Phase tailoring and wafer-scale uniform hetero-epitaxy of metastable-phased corundum α-Ga2O3 on sapphire

Abstract Heteroepitaxy of corundum-structured α-Ga2O3 is proven as an alternative strategy to solve current challenges in heat dissipation and large scale productivity for Ga2O3-based power electronic devices. In this work, we demonstrate low thermal budget and highly uniform epitaxy of α-Ga2O3 single-crystalline films on 2-inch sapphire substrate by mist-chemical vapor deposition technique. Phase tailoring is performed by tuning the growth temperature and pure phase α-Ga2O3 single-crystalline epilayers are achieved with atomically smooth surface and a reduced dislocation density. High-resolution transmission electron microscopic results indicate α-Ga2O3 growth on sapphire is semi-coherent without any impurity phases, dominated by the multiple domain matching epitaxial mode.
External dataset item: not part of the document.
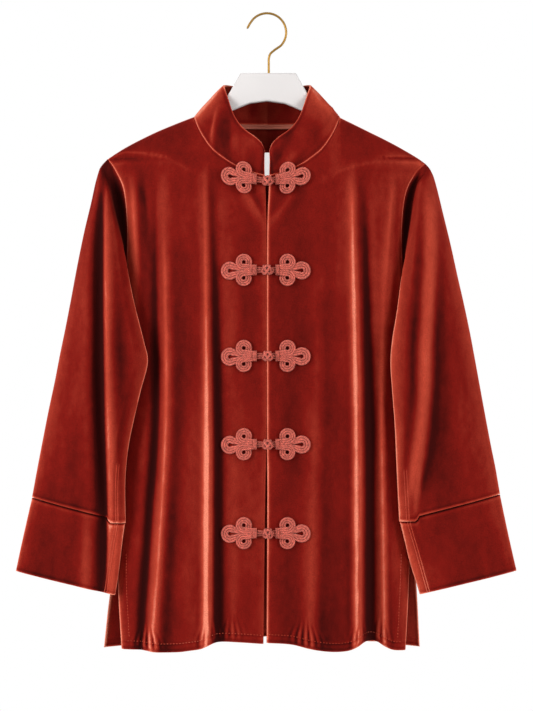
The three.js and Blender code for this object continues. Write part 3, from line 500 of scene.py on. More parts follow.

Relaxation of strain induced by lattice misfits result in the propagation of edge dislocations along the c-axis. The wafer-scaled epilayers exhibit high crystallographic and thickness uniformity with deviations less than 3%, which stems from the formation of laminar flow on the growing front surface. The herein developed wafer-scale epitaxy in a designed vertical reactor configuration is a straightforward and economic productive scale-up approach to deliver high-quality low-cost wide-bandgap oxide semiconductors towards practical applications in power devices and solar-blind optoelectronics.